Mood Disorders: To Label or Not to Label

Recently, I have been asked by several parents how it is they can talk to their child about bipolar disorder. This is a challenging subject because of the fear of labeling a child and therefore limiting or making him or her the target of discrimination or prejudice.

I want you to think for a minute about the impact it would have on a child who is in a wheelchair, if she was not told she was handicapped. In many ways this is absurd. Firstly, she knows she is in a wheelchair. It is obvious to her and it is obvious to everyone else.

Secondly, what is the message you are giving her? That she is different and should be ashamed? No one would ever dare think of shaming a child in a wheelchair. That would be cruel. But why do we do it with our kids who have depression, anxiety , or bipolar disorder? Often, because we want to protect them from the stigma society places on them. Stigmas have to be fought by educating the public. Knowledge is the only thing that combats ignorance.

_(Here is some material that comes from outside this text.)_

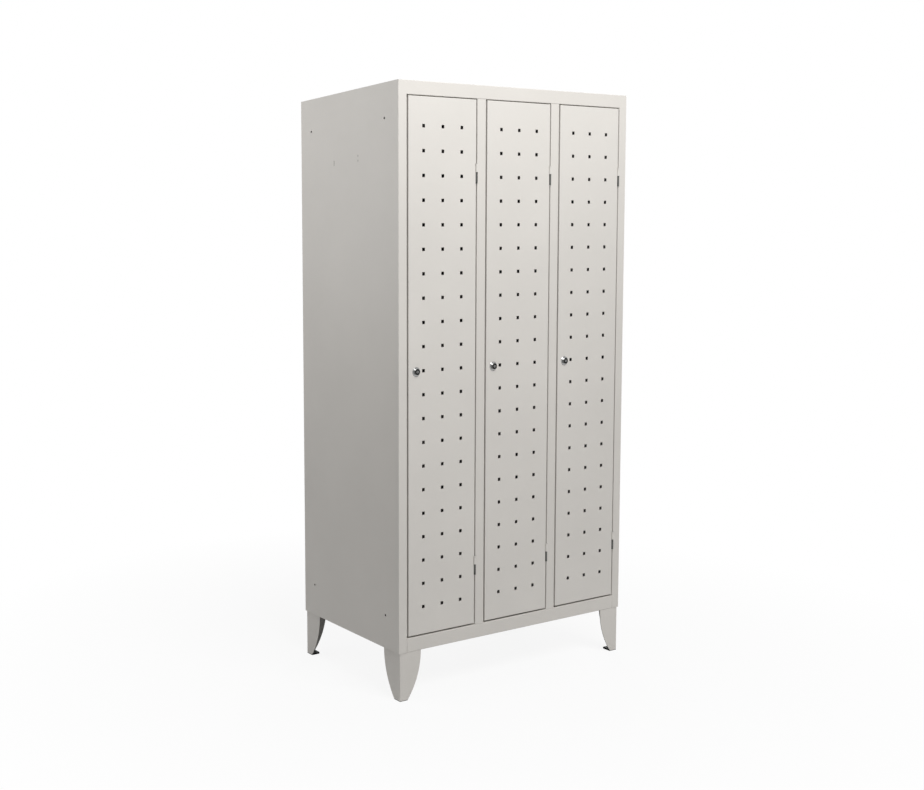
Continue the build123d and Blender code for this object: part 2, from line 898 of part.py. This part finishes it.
# The doors and their locks
for number, centre in enumerate(door_centres, start=1):
    lock_x = lock_axes[number - 1]
    door_panel(f"door_{number}_panel", centre, hinge_axes[number - 1], lock_x)
    door_knuckles(f"door_{number}_knuckles", hinge_axes[number - 1])
    lock_housing(f"lock_{number}_housing", lock_x)
    lock_ring(f"lock_{number}_ring", lock_x)
    lock_nut(f"lock_{number}_nut", lock_x)
    lock_plug(f"lock_{number}_plug", lock_x)
    lock_cam(f"lock_{number}_cam", lock_x)
    lock_cam_screw(f"lock_{number}_cam_screw", lock_x)
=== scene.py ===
import bpy
import json
import math
from mathutils import Matrix, Vector

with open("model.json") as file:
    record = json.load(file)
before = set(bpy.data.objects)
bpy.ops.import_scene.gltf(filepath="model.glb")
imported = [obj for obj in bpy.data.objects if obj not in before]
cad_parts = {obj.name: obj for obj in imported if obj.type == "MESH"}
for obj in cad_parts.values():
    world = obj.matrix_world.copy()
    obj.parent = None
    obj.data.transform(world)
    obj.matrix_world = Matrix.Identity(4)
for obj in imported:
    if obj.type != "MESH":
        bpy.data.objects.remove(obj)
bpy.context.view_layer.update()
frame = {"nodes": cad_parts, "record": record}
scene = bpy.context.scene
nodes = frame["nodes"]

# Places and lengths are in metres, angles in degrees, lens and sensor in millimetres and lamps
# in watts. Colours are linear. The scale of a noise is in cells per metre.

# Camera, where the photograph was taken from
CAMERA_PLACE = Vector((-2.4757, -2.8713, 1.3066))
CAMERA_YAW = 27.983
CAMERA_PITCH = 5.234
CAMERA_ROLL = 0.971
CAMERA_LENS = 44.673
CAMERA_SENSOR = 36
CAMERA_SHIFT = (0.28, -0.033)
CAMERA_CLIP = (0.05, 60)

# Nearly all of a noise lies between these values
NOISE_LOW, NOISE_HIGH = 0.3, 0.7

# Sockets of a Mix node that take and give colours
MIX_FIRST, MIX_SECOND, MIX_RESULT = 6, 7, 2

WHITE = (1, 1, 1)
BODY_COLOUR = (0.622, 0.597, 0.560)
DOOR_COLOUR = (0.630, 0.606, 0.570)
SPECK_COLOUR = (0.965, 0.965, 0.965)
# Painted shade on the faces inside the legs, from its dark to its light tone
INSIDE_SHADE_DARK = (0.2, 0.2, 0.2)
INSIDE_SHADE_LIGHT = (0.34, 0.34, 0.33)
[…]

Kids with mood disorders need to understand that much of their struggle is a result of chemistry, and that they are not just bad kids.

What To Tell Them

I like to teach my kids that they have challenges in life because they feel their emotions too intensely. This is a result of the way the chemicals in their brain function. It seems they may have too much or too little of some of those chemicals. Other parts of their brain are different and make some things harder for them, but other things easier.

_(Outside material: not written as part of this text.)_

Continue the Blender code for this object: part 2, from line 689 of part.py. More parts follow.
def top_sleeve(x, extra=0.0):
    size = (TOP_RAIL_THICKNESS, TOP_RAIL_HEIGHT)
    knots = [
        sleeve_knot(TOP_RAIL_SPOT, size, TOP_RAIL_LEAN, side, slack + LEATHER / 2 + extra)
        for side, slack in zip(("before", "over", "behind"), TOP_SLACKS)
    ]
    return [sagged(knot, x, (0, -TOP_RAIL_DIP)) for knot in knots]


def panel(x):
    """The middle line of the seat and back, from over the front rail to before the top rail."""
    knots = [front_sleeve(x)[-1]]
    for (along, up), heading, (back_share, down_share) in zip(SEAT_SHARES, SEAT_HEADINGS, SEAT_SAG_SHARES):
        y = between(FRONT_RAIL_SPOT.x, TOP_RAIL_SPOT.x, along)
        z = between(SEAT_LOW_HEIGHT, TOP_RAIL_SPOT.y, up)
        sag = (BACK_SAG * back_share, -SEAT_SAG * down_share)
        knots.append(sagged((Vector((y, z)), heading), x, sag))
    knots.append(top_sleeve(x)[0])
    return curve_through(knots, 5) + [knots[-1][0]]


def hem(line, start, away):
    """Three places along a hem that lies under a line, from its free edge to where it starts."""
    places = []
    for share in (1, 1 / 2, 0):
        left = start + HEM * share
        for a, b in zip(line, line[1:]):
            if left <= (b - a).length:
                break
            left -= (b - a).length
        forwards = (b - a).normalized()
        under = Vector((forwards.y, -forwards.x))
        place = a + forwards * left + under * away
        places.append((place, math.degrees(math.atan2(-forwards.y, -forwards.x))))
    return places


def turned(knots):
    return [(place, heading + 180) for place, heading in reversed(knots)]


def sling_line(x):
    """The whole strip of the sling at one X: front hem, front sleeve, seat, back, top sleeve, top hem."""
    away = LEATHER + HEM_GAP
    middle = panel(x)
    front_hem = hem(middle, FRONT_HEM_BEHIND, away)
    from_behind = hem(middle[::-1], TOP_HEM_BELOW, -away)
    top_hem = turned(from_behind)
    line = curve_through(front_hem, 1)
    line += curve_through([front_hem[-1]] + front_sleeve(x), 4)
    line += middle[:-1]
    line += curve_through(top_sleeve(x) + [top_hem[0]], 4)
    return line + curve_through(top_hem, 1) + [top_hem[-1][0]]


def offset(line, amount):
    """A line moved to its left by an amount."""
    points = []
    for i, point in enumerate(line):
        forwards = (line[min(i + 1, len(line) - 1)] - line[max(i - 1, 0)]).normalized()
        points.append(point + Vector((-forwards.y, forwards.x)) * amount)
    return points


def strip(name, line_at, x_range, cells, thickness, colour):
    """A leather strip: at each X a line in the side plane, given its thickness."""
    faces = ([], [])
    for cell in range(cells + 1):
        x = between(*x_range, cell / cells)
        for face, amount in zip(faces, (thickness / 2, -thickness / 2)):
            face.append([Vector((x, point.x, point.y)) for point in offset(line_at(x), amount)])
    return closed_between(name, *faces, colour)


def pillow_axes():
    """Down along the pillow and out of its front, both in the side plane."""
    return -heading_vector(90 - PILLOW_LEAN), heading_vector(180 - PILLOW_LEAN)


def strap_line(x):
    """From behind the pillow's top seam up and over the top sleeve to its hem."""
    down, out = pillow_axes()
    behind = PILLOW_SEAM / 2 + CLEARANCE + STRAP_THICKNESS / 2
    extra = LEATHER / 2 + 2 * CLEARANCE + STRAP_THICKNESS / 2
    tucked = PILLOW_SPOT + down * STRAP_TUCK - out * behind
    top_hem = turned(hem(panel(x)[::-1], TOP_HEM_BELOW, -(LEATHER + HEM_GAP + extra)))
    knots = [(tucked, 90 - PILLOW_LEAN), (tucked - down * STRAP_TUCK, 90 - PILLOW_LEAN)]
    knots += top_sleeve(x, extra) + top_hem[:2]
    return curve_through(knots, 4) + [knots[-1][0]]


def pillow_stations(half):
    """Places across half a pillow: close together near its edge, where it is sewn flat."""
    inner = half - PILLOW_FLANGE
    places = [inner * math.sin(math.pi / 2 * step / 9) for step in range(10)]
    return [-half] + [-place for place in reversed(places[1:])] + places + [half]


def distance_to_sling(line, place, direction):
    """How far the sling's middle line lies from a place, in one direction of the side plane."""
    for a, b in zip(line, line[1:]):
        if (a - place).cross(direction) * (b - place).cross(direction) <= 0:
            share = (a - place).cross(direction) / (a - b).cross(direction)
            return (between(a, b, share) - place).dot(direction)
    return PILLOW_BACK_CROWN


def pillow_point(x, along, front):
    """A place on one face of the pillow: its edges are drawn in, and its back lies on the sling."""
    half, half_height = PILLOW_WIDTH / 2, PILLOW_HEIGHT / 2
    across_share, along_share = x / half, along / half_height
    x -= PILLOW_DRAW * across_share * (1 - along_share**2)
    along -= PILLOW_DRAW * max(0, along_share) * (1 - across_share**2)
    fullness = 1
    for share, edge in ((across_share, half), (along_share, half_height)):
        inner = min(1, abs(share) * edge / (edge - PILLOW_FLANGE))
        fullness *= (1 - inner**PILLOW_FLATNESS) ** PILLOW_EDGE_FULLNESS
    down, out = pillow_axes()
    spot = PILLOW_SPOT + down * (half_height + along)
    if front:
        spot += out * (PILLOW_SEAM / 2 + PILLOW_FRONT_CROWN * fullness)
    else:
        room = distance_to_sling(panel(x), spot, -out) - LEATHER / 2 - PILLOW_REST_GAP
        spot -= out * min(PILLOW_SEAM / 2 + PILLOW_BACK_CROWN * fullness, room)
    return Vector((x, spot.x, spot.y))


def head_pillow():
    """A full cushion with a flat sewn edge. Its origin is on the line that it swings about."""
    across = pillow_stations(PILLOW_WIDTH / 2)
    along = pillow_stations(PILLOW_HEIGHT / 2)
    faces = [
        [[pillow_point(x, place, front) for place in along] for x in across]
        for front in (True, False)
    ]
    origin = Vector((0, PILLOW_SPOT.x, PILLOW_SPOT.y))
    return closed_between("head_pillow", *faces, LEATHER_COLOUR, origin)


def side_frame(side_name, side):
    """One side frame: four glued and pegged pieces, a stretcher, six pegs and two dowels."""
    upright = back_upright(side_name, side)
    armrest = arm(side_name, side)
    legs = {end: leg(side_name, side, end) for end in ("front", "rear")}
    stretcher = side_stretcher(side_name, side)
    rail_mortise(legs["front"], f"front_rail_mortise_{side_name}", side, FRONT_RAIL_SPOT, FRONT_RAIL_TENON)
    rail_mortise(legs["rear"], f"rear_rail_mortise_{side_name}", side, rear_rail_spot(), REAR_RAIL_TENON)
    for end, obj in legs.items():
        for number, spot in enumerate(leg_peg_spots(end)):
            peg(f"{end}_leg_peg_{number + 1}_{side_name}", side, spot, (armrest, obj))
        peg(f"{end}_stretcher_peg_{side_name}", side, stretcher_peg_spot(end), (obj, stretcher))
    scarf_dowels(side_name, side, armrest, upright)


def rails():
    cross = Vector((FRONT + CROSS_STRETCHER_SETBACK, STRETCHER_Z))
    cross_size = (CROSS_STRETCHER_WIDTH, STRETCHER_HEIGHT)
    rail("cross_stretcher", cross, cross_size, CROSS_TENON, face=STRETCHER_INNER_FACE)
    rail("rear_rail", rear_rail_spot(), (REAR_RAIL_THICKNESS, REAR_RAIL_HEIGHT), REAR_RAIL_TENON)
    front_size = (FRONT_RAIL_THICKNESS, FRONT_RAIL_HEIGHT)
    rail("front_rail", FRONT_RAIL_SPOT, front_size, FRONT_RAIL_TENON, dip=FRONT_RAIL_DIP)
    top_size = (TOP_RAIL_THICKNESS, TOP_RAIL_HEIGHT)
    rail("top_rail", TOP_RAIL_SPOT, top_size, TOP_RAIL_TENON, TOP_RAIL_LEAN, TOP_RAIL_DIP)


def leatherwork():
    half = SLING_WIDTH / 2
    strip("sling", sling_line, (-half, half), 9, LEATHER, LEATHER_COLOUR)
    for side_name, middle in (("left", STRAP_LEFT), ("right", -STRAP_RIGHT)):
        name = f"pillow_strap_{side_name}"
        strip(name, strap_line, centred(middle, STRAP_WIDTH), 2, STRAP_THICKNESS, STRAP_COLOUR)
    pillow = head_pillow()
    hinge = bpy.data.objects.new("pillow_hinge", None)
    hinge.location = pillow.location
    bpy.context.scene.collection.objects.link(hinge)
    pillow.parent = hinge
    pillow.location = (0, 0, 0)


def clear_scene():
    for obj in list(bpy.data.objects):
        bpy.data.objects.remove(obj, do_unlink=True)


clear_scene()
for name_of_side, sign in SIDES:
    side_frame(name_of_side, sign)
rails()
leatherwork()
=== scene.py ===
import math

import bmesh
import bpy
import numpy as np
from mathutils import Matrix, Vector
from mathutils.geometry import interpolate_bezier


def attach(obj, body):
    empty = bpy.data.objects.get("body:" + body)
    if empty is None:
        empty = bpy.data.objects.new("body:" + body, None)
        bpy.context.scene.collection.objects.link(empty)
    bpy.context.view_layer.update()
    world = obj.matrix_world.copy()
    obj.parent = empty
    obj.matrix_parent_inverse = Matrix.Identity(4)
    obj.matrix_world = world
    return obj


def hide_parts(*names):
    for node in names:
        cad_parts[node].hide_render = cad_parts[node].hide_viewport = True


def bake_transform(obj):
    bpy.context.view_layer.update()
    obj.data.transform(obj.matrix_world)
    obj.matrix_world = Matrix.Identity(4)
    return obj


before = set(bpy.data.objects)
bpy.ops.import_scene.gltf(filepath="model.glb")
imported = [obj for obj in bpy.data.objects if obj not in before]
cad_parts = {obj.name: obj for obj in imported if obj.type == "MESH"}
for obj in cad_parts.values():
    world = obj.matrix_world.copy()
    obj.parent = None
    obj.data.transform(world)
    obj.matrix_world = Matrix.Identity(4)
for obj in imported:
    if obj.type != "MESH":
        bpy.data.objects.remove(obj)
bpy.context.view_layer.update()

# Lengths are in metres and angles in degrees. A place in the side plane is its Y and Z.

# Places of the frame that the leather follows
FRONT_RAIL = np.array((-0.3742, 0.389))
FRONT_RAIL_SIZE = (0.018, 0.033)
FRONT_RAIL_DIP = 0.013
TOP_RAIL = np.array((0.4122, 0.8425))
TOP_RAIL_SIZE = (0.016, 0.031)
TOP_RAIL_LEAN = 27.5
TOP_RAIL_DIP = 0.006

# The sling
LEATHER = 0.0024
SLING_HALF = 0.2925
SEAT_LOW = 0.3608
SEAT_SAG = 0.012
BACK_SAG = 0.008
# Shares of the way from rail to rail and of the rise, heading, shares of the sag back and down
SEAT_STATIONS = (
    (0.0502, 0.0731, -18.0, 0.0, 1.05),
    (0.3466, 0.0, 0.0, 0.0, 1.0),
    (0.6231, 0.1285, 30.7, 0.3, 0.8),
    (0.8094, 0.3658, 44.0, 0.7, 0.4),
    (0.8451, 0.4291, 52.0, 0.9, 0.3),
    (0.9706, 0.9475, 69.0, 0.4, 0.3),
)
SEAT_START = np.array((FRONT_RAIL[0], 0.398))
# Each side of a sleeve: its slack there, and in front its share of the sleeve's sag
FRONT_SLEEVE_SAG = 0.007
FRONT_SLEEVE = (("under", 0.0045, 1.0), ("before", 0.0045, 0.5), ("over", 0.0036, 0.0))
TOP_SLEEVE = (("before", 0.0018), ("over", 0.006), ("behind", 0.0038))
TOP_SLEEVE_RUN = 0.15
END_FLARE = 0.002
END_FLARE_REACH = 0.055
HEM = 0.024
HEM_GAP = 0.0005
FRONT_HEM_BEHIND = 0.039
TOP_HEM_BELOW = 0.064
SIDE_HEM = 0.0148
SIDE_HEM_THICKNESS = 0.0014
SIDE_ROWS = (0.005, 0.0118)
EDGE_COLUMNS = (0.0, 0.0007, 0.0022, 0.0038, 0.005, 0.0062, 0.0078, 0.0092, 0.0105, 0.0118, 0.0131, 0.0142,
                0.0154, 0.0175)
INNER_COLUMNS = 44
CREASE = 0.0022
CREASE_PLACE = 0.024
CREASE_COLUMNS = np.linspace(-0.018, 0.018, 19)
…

They will have to work twice as hard as other kids to be successful in some areas, such as school and social situations. They are capable of being successful in most areas with hard work.

Older kids can decide on their own if they want a more specific label, and some of them thrive once they understand their illness.

I also teach them, and I find this to be true, that along with the struggles they have comes incredible talent and sensitivity. I share the list of amazingly talented people who were diagnosed with bipolar disorder.

Incredibly Famous and Talented People Struggle with Mental Illness

Bipolar Disorder

Kurt Cobain

Ben Stiller

Tim Burton

Catherine Zeta Jones

Florence Nightingale

Vincent Van Gogh

Axl Rose

Virginia Woolf

Amy Winehouse

Jackson Pollock

Edgar Allen Poe

Edvard Munch ( "The Scream" )

Jim Carey


Ludwig Von Beethoven

Jimi Hendrix




Winston Churchill

Peter Gabriel

Abraham Lincoln Theodore Roosevelt




Don't Limit Them

I believe the children I work with have the capacity to do incredible and great things in the world if we stop treating them as if they are less than everyone else. Look at the list of famous people above? They did great things, but also struggled with depression and bipolar disorder.